For that reason, many tax treaties in the EU interest and royalties directive contain anti-abuse provisions to prevent so-called treaty shopping and other abuses by third country residents. The OECD has recognised such abuses as a problem and, as part of its recent work to counter base erosion and profit shifting, has recommended that countries adopt regimes, either in their tax treaties or in domestic law, to counter such treaty shopping.

Not all of the UK’s tax treaties contain anti-abuse provisions that frustrate treaty shopping arrangements and other abuses. The Government have therefore introduced a targeted domestic anti-abuse rule based on the rule recommended by the OECD and aimed at royalty payments between related parties that seek to take advantage of the UK’s tax treaties. The rule took effect for royalties paid on or after 17 March 2016. As part of this approach to tackling tax avoidance, new clause 8 will bring the definition of royalties on which non-residents are required to withhold tax into line with the OECD definition of royalties used in tax treaties. At present, payments for the right to use trade names and trademarks are subject to UK withholding tax only if they are annual payments. New clause 8 will ensure that all such payments will be subject to withholding tax.

The third part of the Government’s reform, which goes hand in hand with the anti-abuse element introduced by clause 40, is to change what is meant by royalties arising in the UK—that is, to define whether they come from a source in the UK. At present, there is no statutory definition of what constitutes a UK source for royalties. As a result, it is not clear that all royalty payments connected to a permanent establishment that a non-resident has in the UK have a UK source. New clause 9 will introduce a new rule to ensure that all royalties have a UK source where the payment is connected with activities taking place through a permanent establishment that the payer has in the UK. Royalties paid by a non-resident to another non-resident that are connected to a UK permanent establishment of the payer will now be taxable in the UK, and the non-resident payer will be expected to withhold tax and account for it to Her Majesty’s Revenue and Customs.

However, where there is a tax treaty between the UK and the country of residence of the beneficial owner, that treaty will govern the taxation of the payment. Where that treaty follows the OECD model and the anti-abuse rule does not apply, the taxation rights will continue to belong exclusively to that other country. New clause 7 is being introduced to ensure equal treatment between cases where a non-resident company maintains an actual permanent establishment in the UK, and cases where a person has contrived to avoid a taxable presence in the UK in circumstances that bring them within the diverted profits tax.

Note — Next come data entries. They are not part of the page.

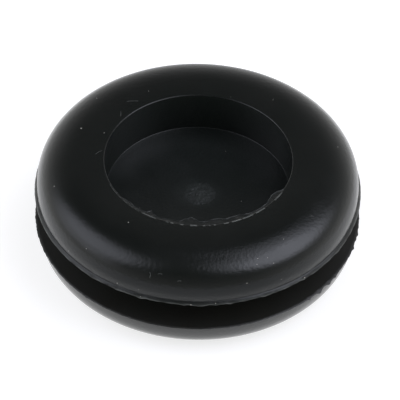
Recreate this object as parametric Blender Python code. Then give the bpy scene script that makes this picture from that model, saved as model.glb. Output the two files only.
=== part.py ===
"""Closed cable grommet, moulded in one piece from soft black PVC.

A round plug with an H-shaped section. Two crowned flanges sit on a short sleeve, and the gap
between them is the groove that the edge of a panel snaps into. A thin membrane closes the sleeve
half way up, so each flange has a round blind recess. A cable is pushed through the membrane.

Sizes are in millimetres here and become metres when the mesh is made. The grommet stands on the
crown of its lower flange, on Z = 0, with its axis on +Z.
"""

from math import cos, pi, radians, sin, tan

import bmesh
import bpy
from mathutils import Vector

MM = 0.001

# The panel that the grommet snaps into
PANEL_HOLE_DIAMETER = 20.0
PANEL_THICKNESS = 2.5
HOLE_CLEARANCE = 0.1  # on the radius, between the groove's root and the hole
PANEL_PLAY = 0.25  # how much wider the groove is than the panel

# The sleeve and its membrane
SLEEVE_WALL = 2.5  # from the groove's root to the recess, at the recess's mouth
MEMBRANE_THICKNESS = 1.8
RECESS_DRAFT = radians(1.0)  # the recess narrows towards its floor, so that the core pin pulls out
FLOOR_FILLET = 0.35
ROOT_FILLET = 0.3

# The flanges, which are alike
FLANGE_OVERHANG = 2.85  # from the groove's root to the flange's side
FLANGE_HEIGHT = 3.0  # from the groove's face to the crown
CROWN_LAND = 1.5  # width of the level ring on the crown, which the grommet stands on
MOUTH_ROUND = 0.2  # radius of the edge between the level ring and the recess
SHOULDER_SQUARENESS = 2.65  # power of the shoulder's curve, where 2 is a plain ellipse

# What the mould leaves: a thin fin round each flange, where its cavity meets the groove ring
FIN_REACH = 0.25
FIN_ROOT_THICKNESS = 0.2
FIN_TIP_THICKNESS = 0.08

# What the mould's pin gate leaves in the middle of the upper membrane face
GATE_DIAMETER = 2.6
GATE_HEIGHT = 0.12
GATE_BEVEL = 0.12

# How finely the round stretches are faceted
TURN_STEPS = 72
SHOULDER_STEPS = 13
FILLET_STEPS = 3

# Heights above the middle of the groove, and radii, worked out from the sizes above
GROOVE_FACE = (PANEL_THICKNESS + PANEL_PLAY) / 2
CROWN = GROOVE_FACE + FLANGE_HEIGHT
MEMBRANE_FACE = MEMBRANE_THICKNESS / 2
ROOT_RADIUS = PANEL_HOLE_DIAMETER / 2 - HOLE_CLEARANCE
MOUTH_RADIUS = ROOT_RADIUS - SLEEVE_WALL
FLOOR_RADIUS = MOUTH_RADIUS - (CROWN - MEMBRANE_FACE) * tan(RECESS_DRAFT)
SIDE_RADIUS = ROOT_RADIUS + FLANGE_OVERHANG
LAND_END = MOUTH_RADIUS + MOUTH_ROUND + CROWN_LAND


def corner_arc(before, corner, after, radius):
    """Points of the round that replaces the corner between two straight stretches."""
    corner = Vector(corner)
    leg_in = (Vector(before) - corner).normalized()
    leg_out = (Vector(after) - corner).normalized()
    half_angle = leg_in.angle(leg_out) / 2
    centre = corner + (leg_in + leg_out).normalized() * (radius / sin(half_angle))
    start = corner + leg_in * (radius / tan(half_angle)) - centre
    end = corner + leg_out * (radius / tan(half_angle)) - centre
    return [tuple(centre + start.slerp(end, i / FILLET_STEPS) * radius) for i in range(FILLET_STEPS + 1)]


def shoulder_arc():
    """A quarter of a rounded square, from the level ring down to the top of the fin."""
    run = SIDE_RADIUS - LAND_END
    foot = GROOVE_FACE + FIN_ROOT_THICKNESS
    power = 2 / SHOULDER_SQUARENESS
    points = []
    for i in range(SHOULDER_STEPS + 1):
        angle = (pi / 2) * (i / SHOULDER_STEPS)
        out = LAND_END + run * sin(angle) ** power
        up = foot + (CROWN - foot) * abs(cos(angle)) ** power
        points.append((out, up))
    return points


def half_section():
    """One half of the section, from the recess's floor over the flange to the groove's root."""
    floor = (0.0, MEMBRANE_FACE)
    floor_corner = (FLOOR_RADIUS, MEMBRANE_FACE)
    mouth = (MOUTH_RADIUS, CROWN)
    land_end = (LAND_END, CROWN)
    fin_tip = SIDE_RADIUS + FIN_REACH
    face_edge = (fin_tip, GROOVE_FACE)
    root_corner = (ROOT_RADIUS, GROOVE_FACE)
    root = (ROOT_RADIUS, 0.0)
    return [
        *corner_arc(floor, floor_corner, mouth, FLOOR_FILLET),
        *corner_arc(floor_corner, mouth, land_end, MOUTH_ROUND),
        *shoulder_arc(),
        (fin_tip, GROOVE_FACE + FIN_TIP_THICKNESS),
        face_edge,
        *corner_arc(face_edge, root_corner, root, ROOT_FILLET),
    ]


def section():
    """The whole section, from the gate mark round the outside to the middle of the underside."""
    gate_radius = GATE_DIAMETER / 2
    gate_mark = [
        (0.0, MEMBRANE_FACE + GATE_HEIGHT),
        (gate_radius - GATE_BEVEL, MEMBRANE_FACE + GATE_HEIGHT),
        (gate_radius, MEMBRANE_FACE),
    ]
    upper = half_section()
    lower = [(radius, -height) for radius, height in reversed(upper)]
    return [*gate_mark, *upper, *lower, (0.0, -MEMBRANE_FACE)]


def soft_black_pvc():
    """Plasticised PVC, black with a faint green cast and a satin skin."""
    material = bpy.data.materials.new("soft_black_pvc")
    material.use_nodes = True
    shader = material.node_tree.nodes["Principled BSDF"]
    shader.inputs["Base Color"].default_value = (0.012, 0.013, 0.0125, 1.0)
    shader.inputs["Roughness"].default_value = 0.42
    shader.inputs["Metallic"].default_value = 0.0
    return material


def turned(name, outline, material):
    """A closed solid of revolution round Z, from a section that starts and ends on the axis."""
    shape = bmesh.new()
    points = [shape.verts.new((radius * MM, 0.0, (height + CROWN) * MM)) for radius, height in outline]
    edges = [shape.edges.new(pair) for pair in zip(points, points[1:])]
    bmesh.ops.spin(
        shape,
        geom=[*points, *edges],
        cent=(0.0, 0.0, 0.0),
        axis=(0.0, 0.0, 1.0),
        angle=2 * pi,
        steps=TURN_STEPS,
        use_merge=True,
    )
    bmesh.ops.remove_doubles(shape, verts=shape.verts, dist=0.001 * MM)
    bmesh.ops.recalc_face_normals(shape, faces=shape.faces)
    mesh = bpy.data.meshes.new(name)
    shape.to_mesh(mesh)
    shape.free()
    mesh.shade_smooth()
    mesh.set_sharp_from_angle(angle=radians(32))
    mesh.materials.append(material)
    piece = bpy.data.objects.new(name, mesh)
    bpy.context.scene.collection.objects.link(piece)
    return piece


for leftover in list(bpy.data.objects):
    bpy.data.objects.remove(leftover)

turned("grommet", section(), soft_black_pvc())
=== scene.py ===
# %% [markdown]
# # Closed cable grommet, moulded in soft black PVC
#
# A closed grommet plugs a round hole in a panel until a cable is pushed through its membrane. It is
# one moulding with an H-shaped section. Everything that the eye notices on it comes from the mould:
# the even curve of the shoulders, the thin torn skins where two halves of the mould met, the rough
# spot where the plastic came in, and the satin that the tool's own finish leaves on the plastic.
#
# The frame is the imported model, which has the grommet's true size. It is loaded first and never
# changed. Its corners are kept, because the finer grommet made here has to fit between them.

from math import atan2, cos, degrees, exp, hypot, pi, radians, sin, tan
from random import Random

import bpy
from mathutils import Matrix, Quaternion, Vector, noise


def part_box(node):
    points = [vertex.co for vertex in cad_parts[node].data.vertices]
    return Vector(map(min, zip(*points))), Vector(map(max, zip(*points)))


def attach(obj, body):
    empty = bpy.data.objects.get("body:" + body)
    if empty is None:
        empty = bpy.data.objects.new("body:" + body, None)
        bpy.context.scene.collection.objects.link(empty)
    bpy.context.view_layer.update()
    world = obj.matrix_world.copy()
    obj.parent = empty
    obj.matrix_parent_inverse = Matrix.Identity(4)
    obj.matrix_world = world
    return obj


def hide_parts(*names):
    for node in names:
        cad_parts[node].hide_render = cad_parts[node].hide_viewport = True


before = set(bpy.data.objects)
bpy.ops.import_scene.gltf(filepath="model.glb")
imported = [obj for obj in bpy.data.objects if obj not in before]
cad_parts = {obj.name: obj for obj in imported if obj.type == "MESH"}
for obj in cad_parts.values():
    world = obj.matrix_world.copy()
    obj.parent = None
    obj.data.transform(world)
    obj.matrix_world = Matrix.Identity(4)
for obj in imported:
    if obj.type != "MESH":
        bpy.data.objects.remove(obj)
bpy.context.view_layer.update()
MM = 0.001
low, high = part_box("grommet")
OUTER_RADIUS = (high.x - low.x) / 2 / MM
FULL_HEIGHT = (high.z - low.z) / MM
print(f"frame: {OUTER_RADIUS * 2:.2f} mm across, {FULL_HEIGHT:.2f} mm high")

# %% [markdown]
# ## Working by place
#
# Each step below picks the points it works on by where they are, as one would with a box or a circle
# select, and then runs one tool on them. The grommet is round, so a place on it is given by a radius
# and a height in millimetres, and by the bearing round the axis. Bearing 0 is the side towards the
# camera, and the bearing grows towards the right.

# %% Helpers that measure a place
def radius_of(point):
    return Vector((point.x, point.y)).length / MM


def bearing_of(point):
    return degrees(atan2(point.x, -point.y))


def on_circle(radius, bearing, height):
    """The place, in metres, at a radius and height in millimetres and a bearing in degrees."""
    turn = radians(bearing)
    return Vector((radius * sin(turn), -radius * cos(turn), height)) * MM


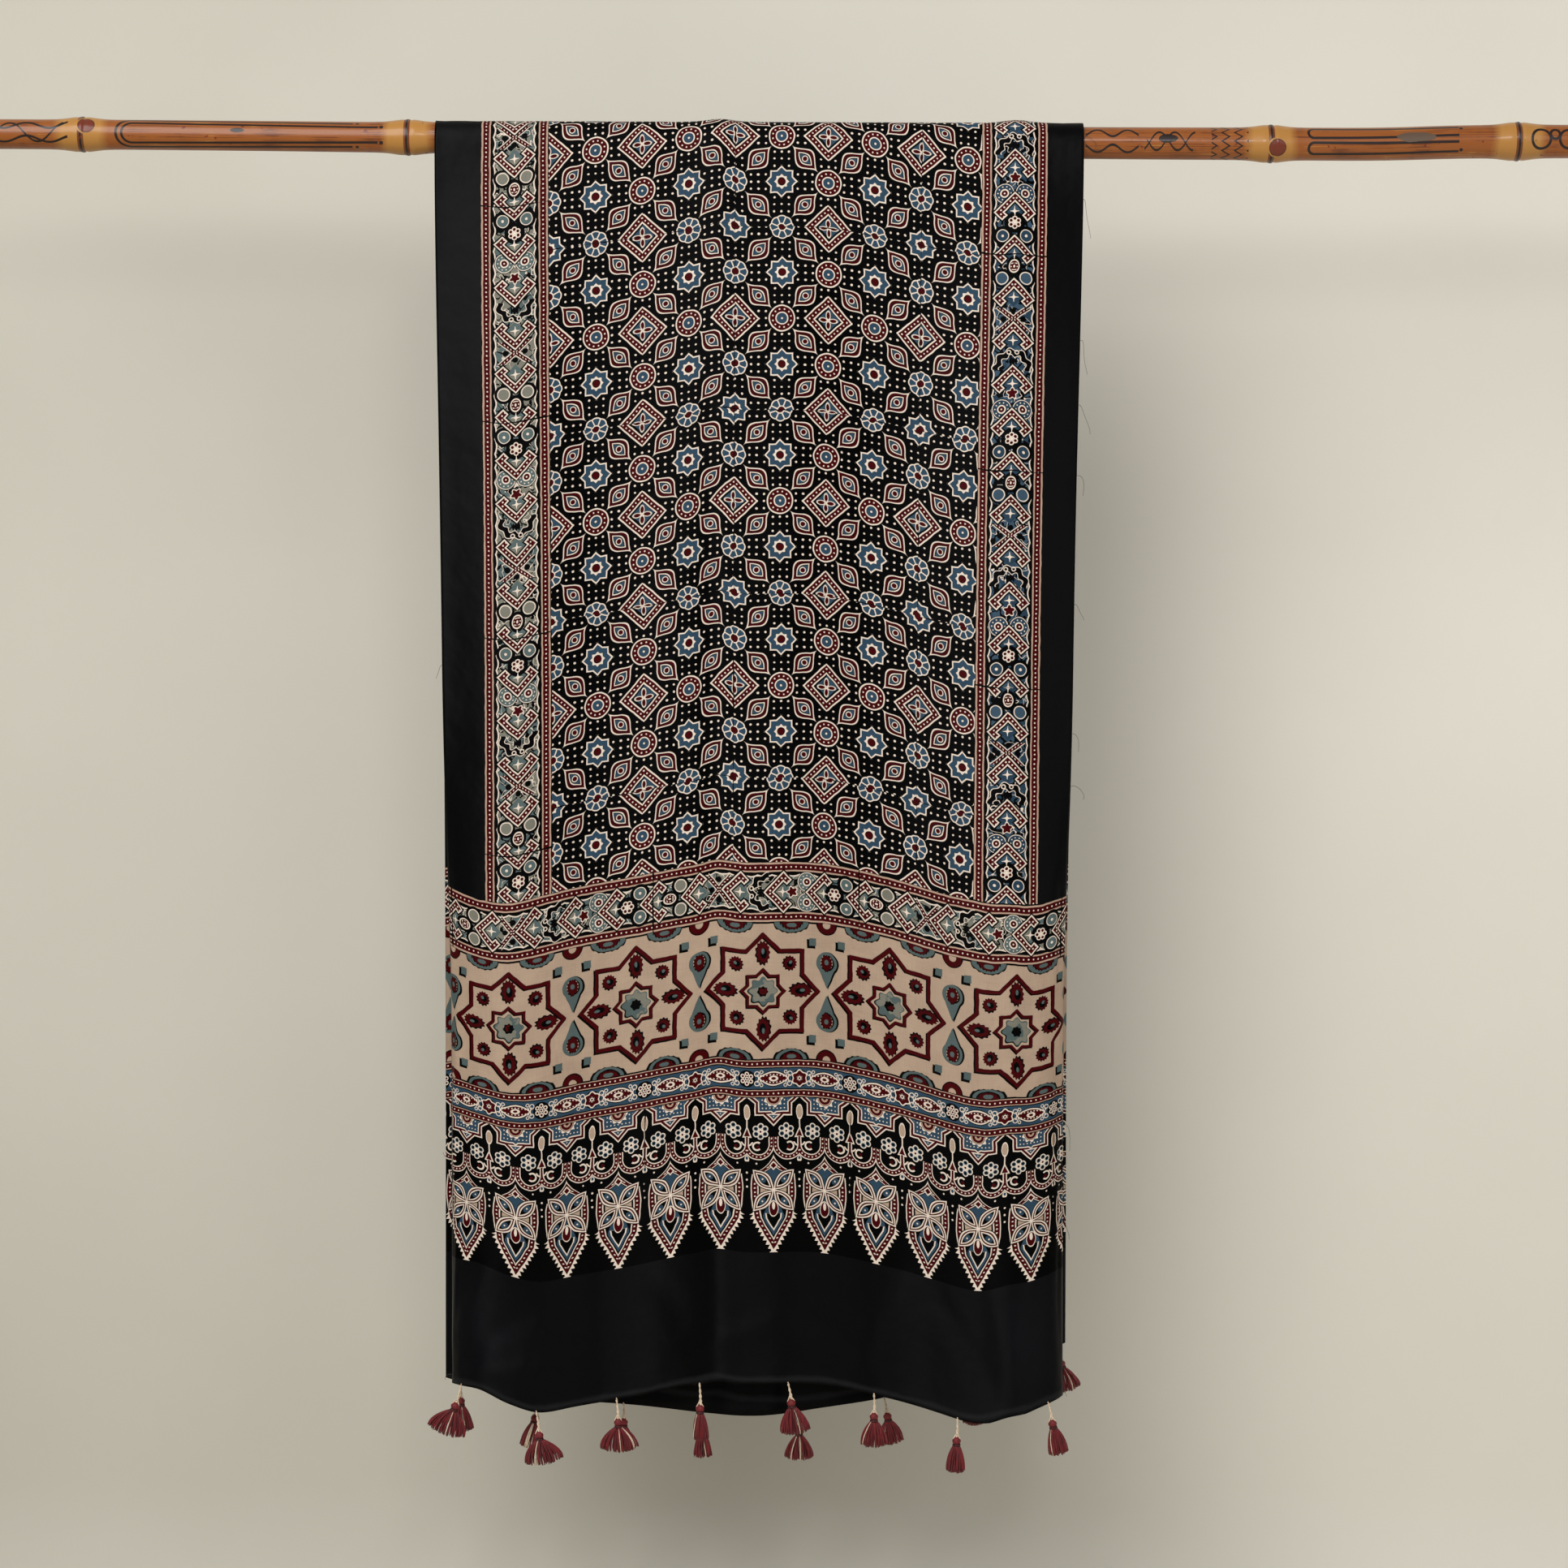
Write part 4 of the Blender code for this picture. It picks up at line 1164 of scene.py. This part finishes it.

The changes made by the clauses are fairly simple. Clause 40 inserts a rule that denies the benefit of a tax treaty in the face of abuse. New clauses 8 and 9 extend the definition and territorial scope of royalty payments within the charge to tax in the UK. Finally, new clause 7 amends the diverted profits tax to ensure that entities within the scope of that tax are subject to the changes being made. The changes bring the UK into line with accepted international practice in respect of the taxation of royalty income arising in a state. The benefits of tax treaties and the interest and royalties directive will remain available, except where taxpayers have entered into transactions internationally recognised as abusive.

Before I conclude, I will speak briefly to amendments 20 and 21, also tabled by the Government. The amendments are being introduced to ensure that royalty payments subject to the anti-abuse rule include those payments brought within the scope of withholding tax by new clause 8. Together, the proposed new clauses will protect the UK from arrangements that seek to avoid UK tax through the use of royalty payments.

I hope that my explanation helps the Committee to understand the issues set out both on the odd-numbered pages and on the even-numbered pages.